Papa and Wilhelm Friedemann, Johann Christian, Karl Philipp Emanuel and Johann Christoph Friedrich Bach


Johann Sebastion Bach was the youngest of eight children and orphaned at age ten. He was born in Eisenach, Thuringia in 1685 into a devoutly Lutheran family of professional musicians, including church organists and composers. As a youth, he once spent a month under house arrest because he tried to quit his job as musician for a duke, and during that month, he wrote forty-six pieces of music. He was a married twice, and happily. His first wife Barbara bore him three children, and after her death he married Anna Magdalena, also a talented musician, who bore him seventeen more musically inclined children.

By the end of his life, he had composed over 1,100 works in almost every musical genre except opera. In his position at the St. Thomas Church School in Leipzig, Bach taught many subjects, including Latin and music, and he was the first to teach the use of all five fingers on the keyboard. At home he taught music to all of his own children while wife Anna Magdalena maintained a detailed Notebook. Bach consecrated all of his work of a Christian nature “to the only God’s glory.”

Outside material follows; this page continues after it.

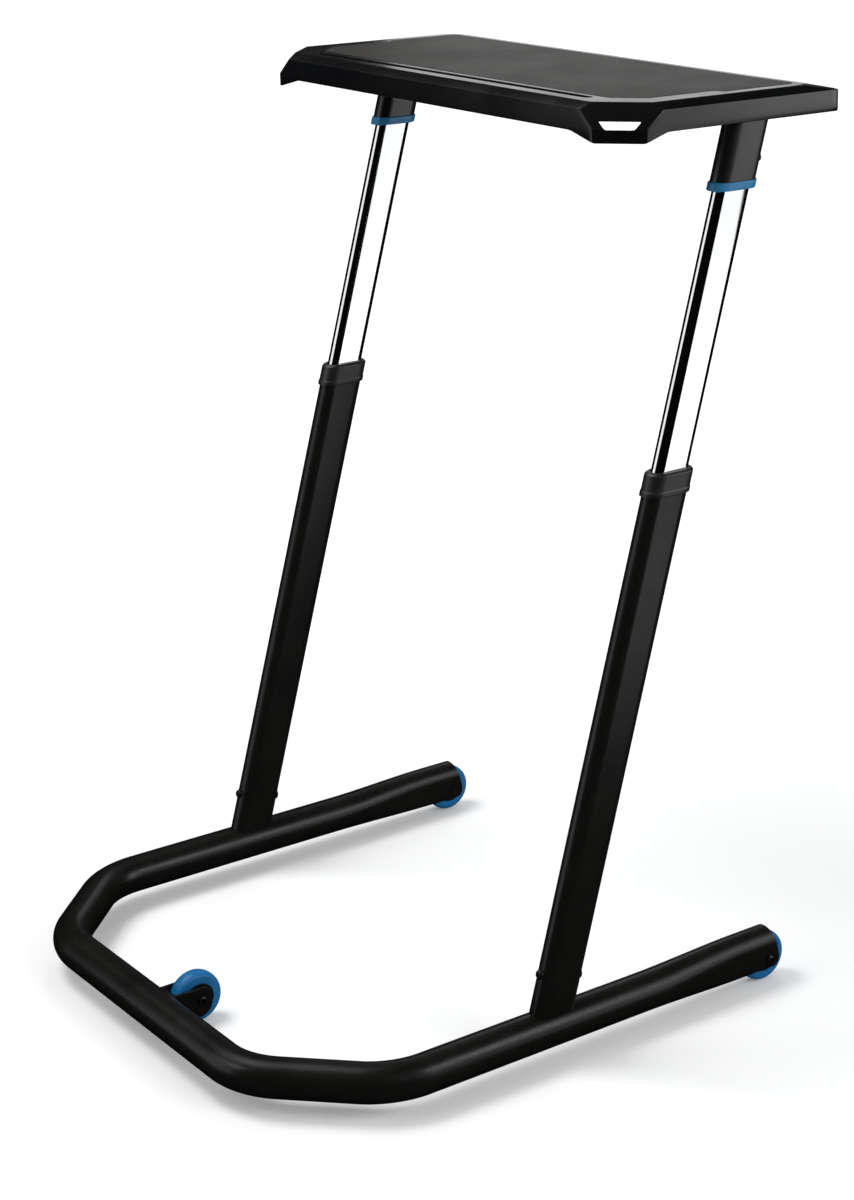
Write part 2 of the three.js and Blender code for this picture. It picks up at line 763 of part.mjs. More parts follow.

Johann Sebastian Bach spent the last 27 years of his life, from 1723 to 1750, as Cantor of the Thomaskirche, during which time he wrote the Art of Fugue, the Passions of St. Matthew and St. John, and most of his 300 cantatas, only 190 of which survived future wars and bombings. Bach was a presence in many other churches during his lifetime.

Wilhelm Friedemann Bach, 1710-1784, was the eldest son of J. S. and Maria Barbara Bach. A ‘man of idle and dissolute habits,’ he studied philosophy and mathematics at Leipzig, but later accepted a post as organist in Sophienkirche at Dresden. He then found a better job in Halle at the Liebfrauenkirche in 1746 where he spent 18 years. Unhappy with the job, Friedemann resigned his Halle post in 1764, and never held a permanent job again.

After wandering around a while, with a brief stay in Brunschweig, he moved his family to Berlin in 1774. He left his widow and child destitute when he died. He composed more than forty keyboard works, 7 concertos, chamber music, 10 symphonies, 33 sacred cantatas and vocal works.

Johann Christian Bach, 1735-1782, was the youngest surviving son of Bach’s twenty children. He studied with his father, his brother Karl Philipp Emanuel and Padre Martini of Bologna. He became known as the “Milan” Bach after becoming organist at the Milan Cathedral in 1760, and then the “London” Bach two years later. He briefly instructed and influenced young Mozart in 1764. His works include chamber works, operas, piano and church works. After his father’s death, J.C. Bach turned Roman Catholic in Italy.

As his music style fell out of fashion, Johann Christian also tended toward heavy drinking and he built up considerable debts. In June of 1768, one of the first known uses of a piano as a solo instrument in concert was at a concert performance by Johann Christian Bach performed on an English square piano made by the German craftsman Johannes Cristoph Zumpe of London.

Karl Philipp Emanuel Bach, 1714-1788, Bach’s second surviving oldest son began his career studying law but ended up becoming court musician to Friedrich the Great for thirty years, and then succeeded his godfather Georg Philipp Telemann as the music director at the Hamburg churches, his main task being organizing the music in Hamburg’s five principal churches, the Michaeliskirche, Jakobikirche, St Katharinen, Nikolaikirche and Petrikirche. This Bach wrote 300 keyboard works, symphonies, concertos and choral works.

Johann Christoph Friedrich Bach, 1732-1795, left, was the ninth son. Born in Leipzig, he became court chamber musician at Bückeburg the same year as his father’s death. This “Bückeburg” Bach composed oratorios, songs, symphonies, cantatas, concertos and keyboard works.

Johann Gottfried Bernhard Bach, 1715–1739, is the 4th son that is not talked about too much. He was a baroque organist and contrapuntist, and composed mostly keyboard music. He was born in Weimar and educated in Leipzig.

He served briefly as organist in Mühlhausen in Thuringia. In 1735, he fled in debt after only a year, and became organist at Sangerhausen, but fled his debts again, much to his father’s chagrin. He showed up as student of law in Jena, where he suddenly died in 1739 at the age of 24.

Not much is known about the son of Johann Christoph Friedrich Bach, Wilhelm Friedrich Ernst (1759-1845) of Buckeburg-Berlin. He was a pianist, violinist and teacher at the court in Berlin, but it is thought that he was the last of the musical members of the immediate Bach family. His mother was the Bückeburg court singer Lucia Elizabeth Munchhausen, herself a great-great-granddaughter of the composer Johann Grabbe who, along with Heinrich Schutz, studied under Giovanni Gabrieli.

He was music director to Friedrich II of Prussia, where he instructed the royal children. His music includes vocal concertos and lieder, and sinfonias and sonatas for orchestra. As Johann Sebastian Bach’s grandson, he once said: “Heredity can tend to run out of ideas.” Robert Schumann met him in 1843, and described him as “a very agile old gentleman of 84 years with snow-white hair and expressive features.”